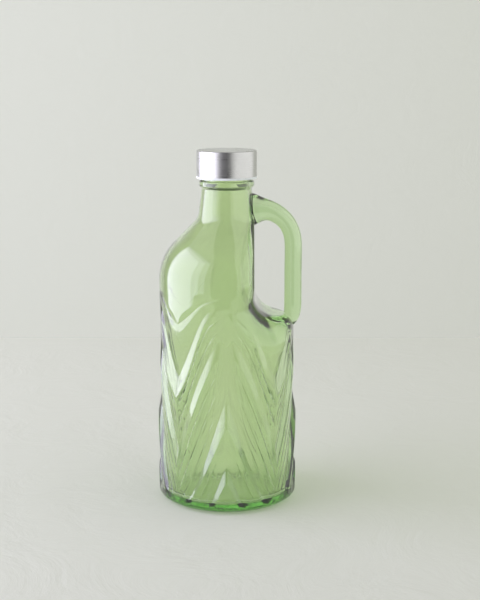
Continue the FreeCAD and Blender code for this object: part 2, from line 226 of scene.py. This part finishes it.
def creases_at(share):
    """Heights and depths of the creases and of the fine grooves' three lines each, top first."""
    heights = [through(STATIONS, z, share) for z, _ in CREASES]
    depths = [np.maximum(through(STATIONS, d, share), 0) for _, d in CREASES]
    strength = ease((share - GROOVE_START) / GROOVE_START_FADE) * ease((GROOVE_END - share) / GROOVE_END_FADE)
    lines = list(zip(heights, depths))
    for above, part, groove_depth in reversed(GROOVES):
        gap = heights[above + 1] - heights[above]
        z = heights[above] + gap * part
        steps = []
        for offset, cut in ((GROOVE_HALF_WIDTH, 0), (0, 1), (-GROOVE_HALF_WIDTH, 0)):
            share_down = (z + offset - heights[above]) / gap
            plain = depths[above] + (depths[above + 1] - depths[above]) * share_down
            steps.append((z + offset, plain + strength * cut * groove_depth))
        lines[above + 1:above + 1] = steps
    return np.array([z for z, _ in lines]), np.array([d for _, d in lines])


def relief_depth(heights, depths, z):
    """Depth below the crests at heights z (rows), with each crease slightly rounded."""
    slopes = (depths[:-1] - depths[1:]) / (heights[:-1] - heights[1:])
    depth = depths[-1] + slopes[-1] * (z - heights[-1])
    for k in range(1, len(heights) - 1):
        t = z - heights[k]
        rounded = (t + CREASE_ROUND) ** 2 / (4 * CREASE_ROUND)
        ramp = np.where(np.abs(t) < CREASE_ROUND, rounded, np.maximum(t, 0))
        depth = depth + (slopes[k - 1] - slopes[k]) * ramp
    t = np.maximum(z - heights[0], 0)
    return depth - slopes[0] * t


def wall_radius(azimuth, z):
    """Outside radius with the leaves, the shoulder and recess, and the heel."""
    skin = skin_radius(azimuth, z, 0)
    heights, depths = creases_at(station(azimuth))
    back = ease(BACK_EDGE * np.sin(np.radians(azimuth)))
    strength = ease((z - RELIEF_START_Z - BACK_RISE * back) / RELIEF_FADE) * (1 - BACK_SOFTENING * back)
    leaves = PLAIN - relief_depth(heights, depths, z) * strength
    radius = skin + leaves * ease(1 - (PLAIN_RADIUS - skin) / SHOULDER_FADE)
    drop = np.maximum(HEEL_RADIUS - z, 0)
    heel = BEARING_RADIUS + np.sqrt(np.maximum(HEEL_RADIUS ** 2 - drop ** 2, 0)) + HEEL_FLARE * z
    share = np.clip(0.5 + 0.5 * (heel - radius) / HEEL_BLEND, 0, 1)
    return heel + (radius - heel) * share - HEEL_BLEND * share * (1 - share)


# Columns and rows of the outside's mesh. Columns are closest at the fans' tip and meeting lines.
COLUMNS_PER_HALF = 30
CROWDING = 0.5
HEEL_ROWS = [0.00004, 0.00018, 0.00040]
LEAF_ROW_STEP = 0.0030
SQUEEZE = 0.006             # stretch at the heel and the ledge into which the rows beyond it are squeezed
UPPER_ROWS = 100
UPPER_START = 0.0006        # height of the upper rows' first one over the leaf field's last
ARC_STEPS = 5
PATH_STEPS = 900            # points that measure a column's outline before its rows are spread

# Where flare_start looks for the height at which a column leaves the plain wall
FLARE_HEIGHTS = np.linspace(0.100, 0.160, 241)
FLARE_TOLERANCE = 0.0002
FLARE_PASSES = 3


def column_azimuths():
    """Azimuths of the outside's columns: each half fan has the same spacing."""
    half = FAN / 2
    t = np.arange(COLUMNS_PER_HALF) / COLUMNS_PER_HALF
    spread = half * (t - CROWDING * np.sin(2 * math.pi * t) / (2 * math.pi))
    return np.concatenate([spread + half * i for i in range(round(360 / half))])


def flare_start(azimuth):
    """Height below which a column is the plain wall, evened out over neighbouring columns."""
    z = FLARE_HEIGHTS[:, None]
    below = skin_radius(azimuth[None, :], z, 0) > PLAIN_RADIUS - FLARE_TOLERANCE
    start = np.where(below.all(axis=0), z[-1], z[np.argmin(below, axis=0), 0])
    start = np.minimum(start, SHOULDER_START)
    for _ in range(FLARE_PASSES):
        start = np.minimum(start, (np.roll(start, 1) + start + np.roll(start, -1)) / 3)
    return start


def leaf_rows(azimuth):
    """Heights of the leaf field's rows (bottom first): along the creases, squeezed at heel and ledge."""
    heights, _ = creases_at(station(azimuth))
    heights = heights[::-1]
    bevel = CREASE_ROUND * np.array([-1.0, 0.0, 1.0])
    rows = [heights[0]]
    for low, high in zip(heights, heights[1:]):
        count = max(1, round(float(np.mean(high - low)) / LEAF_ROW_STEP))
        start = low + (bevel[-1] if rows[1:] else 0)
        end = high + bevel[0]
        rows += [start + (end - start) * i / count for i in range(1, count)]
        rows += [high + step for step in bevel]
    rows = np.array(rows)
    low = SQUEEZE - rows
    rows = np.where(low > 0, SQUEEZE ** 2 / (SQUEEZE + np.maximum(low, 0)), rows)
    bend = flare_start(azimuth) - SQUEEZE
    high = np.maximum(rows - bend, 0)
    return np.where(high > 0, bend + SQUEEZE * high / (SQUEEZE + high), rows)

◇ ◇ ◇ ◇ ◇

Repeat every line of the material exactly as given.

— Solution to the problem —
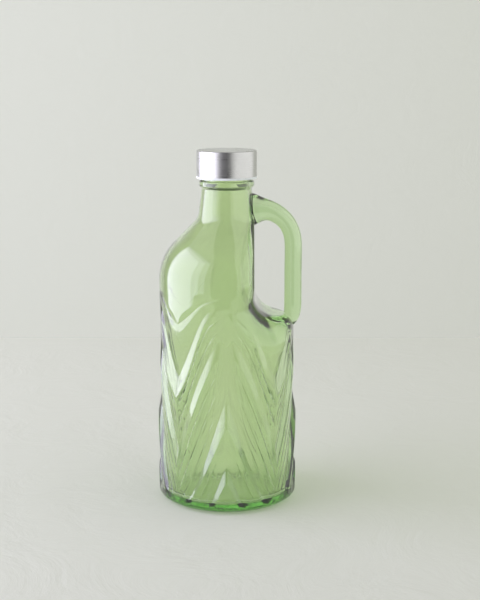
Continue the FreeCAD and Blender code for this object: part 2, from line 226 of scene.py. This part finishes it.
def creases_at(share):
    """Heights and depths of the creases and of the fine grooves' three lines each, top first."""
    heights = [through(STATIONS, z, share) for z, _ in CREASES]
    depths = [np.maximum(through(STATIONS, d, share), 0) for _, d in CREASES]
    strength = ease((share - GROOVE_START) / GROOVE_START_FADE) * ease((GROOVE_END - share) / GROOVE_END_FADE)
    lines = list(zip(heights, depths))
    for above, part, groove_depth in reversed(GROOVES):
        gap = heights[above + 1] - heights[above]
        z = heights[above] + gap * part
        steps = []
        for offset, cut in ((GROOVE_HALF_WIDTH, 0), (0, 1), (-GROOVE_HALF_WIDTH, 0)):
            share_down = (z + offset - heights[above]) / gap
            plain = depths[above] + (depths[above + 1] - depths[above]) * share_down
            steps.append((z + offset, plain + strength * cut * groove_depth))
        lines[above + 1:above + 1] = steps
    return np.array([z for z, _ in lines]), np.array([d for _, d in lines])


def relief_depth(heights, depths, z):
    """Depth below the crests at heights z (rows), with each crease slightly rounded."""
    slopes = (depths[:-1] - depths[1:]) / (heights[:-1] - heights[1:])
    depth = depths[-1] + slopes[-1] * (z - heights[-1])
    for k in range(1, len(heights) - 1):
        t = z - heights[k]
        rounded = (t + CREASE_ROUND) ** 2 / (4 * CREASE_ROUND)
        ramp = np.where(np.abs(t) < CREASE_ROUND, rounded, np.maximum(t, 0))
        depth = depth + (slopes[k - 1] - slopes[k]) * ramp
    t = np.maximum(z - heights[0], 0)
    return depth - slopes[0] * t


def wall_radius(azimuth, z):
    """Outside radius with the leaves, the shoulder and recess, and the heel."""
    skin = skin_radius(azimuth, z, 0)
    heights, depths = creases_at(station(azimuth))
    back = ease(BACK_EDGE * np.sin(np.radians(azimuth)))
    strength = ease((z - RELIEF_START_Z - BACK_RISE * back) / RELIEF_FADE) * (1 - BACK_SOFTENING * back)
    leaves = PLAIN - relief_depth(heights, depths, z) * strength
    radius = skin + leaves * ease(1 - (PLAIN_RADIUS - skin) / SHOULDER_FADE)
    drop = np.maximum(HEEL_RADIUS - z, 0)
    heel = BEARING_RADIUS + np.sqrt(np.maximum(HEEL_RADIUS ** 2 - drop ** 2, 0)) + HEEL_FLARE * z
    share = np.clip(0.5 + 0.5 * (heel - radius) / HEEL_BLEND, 0, 1)
    return heel + (radius - heel) * share - HEEL_BLEND * share * (1 - share)


# Columns and rows of the outside's mesh. Columns are closest at the fans' tip and meeting lines.
COLUMNS_PER_HALF = 30
CROWDING = 0.5
HEEL_ROWS = [0.00004, 0.00018, 0.00040]
LEAF_ROW_STEP = 0.0030
SQUEEZE = 0.006             # stretch at the heel and the ledge into which the rows beyond it are squeezed
UPPER_ROWS = 100
UPPER_START = 0.0006        # height of the upper rows' first one over the leaf field's last
ARC_STEPS = 5
PATH_STEPS = 900            # points that measure a column's outline before its rows are spread

# Where flare_start looks for the height at which a column leaves the plain wall
FLARE_HEIGHTS = np.linspace(0.100, 0.160, 241)
FLARE_TOLERANCE = 0.0002
FLARE_PASSES = 3


def column_azimuths():
    """Azimuths of the outside's columns: each half fan has the same spacing."""
    half = FAN / 2
    t = np.arange(COLUMNS_PER_HALF) / COLUMNS_PER_HALF
    spread = half * (t - CROWDING * np.sin(2 * math.pi * t) / (2 * math.pi))
    return np.concatenate([spread + half * i for i in range(round(360 / half))])


def flare_start(azimuth):
    """Height below which a column is the plain wall, evened out over neighbouring columns."""
    z = FLARE_HEIGHTS[:, None]
    below = skin_radius(azimuth[None, :], z, 0) > PLAIN_RADIUS - FLARE_TOLERANCE
    start = np.where(below.all(axis=0), z[-1], z[np.argmin(below, axis=0), 0])
    start = np.minimum(start, SHOULDER_START)
    for _ in range(FLARE_PASSES):
        start = np.minimum(start, (np.roll(start, 1) + start + np.roll(start, -1)) / 3)
    return start


def leaf_rows(azimuth):
    """Heights of the leaf field's rows (bottom first): along the creases, squeezed at heel and ledge."""
    heights, _ = creases_at(station(azimuth))
    heights = heights[::-1]
    bevel = CREASE_ROUND * np.array([-1.0, 0.0, 1.0])
    rows = [heights[0]]
    for low, high in zip(heights, heights[1:]):
        count = max(1, round(float(np.mean(high - low)) / LEAF_ROW_STEP))
        start = low + (bevel[-1] if rows[1:] else 0)
        end = high + bevel[0]
        rows += [start + (end - start) * i / count for i in range(1, count)]
        rows += [high + step for step in bevel]
    rows = np.array(rows)
    low = SQUEEZE - rows
    rows = np.where(low > 0, SQUEEZE ** 2 / (SQUEEZE + np.maximum(low, 0)), rows)
    bend = flare_start(azimuth) - SQUEEZE
    high = np.maximum(rows - bend, 0)
    return np.where(high > 0, bend + SQUEEZE * high / (SQUEEZE + high), rows)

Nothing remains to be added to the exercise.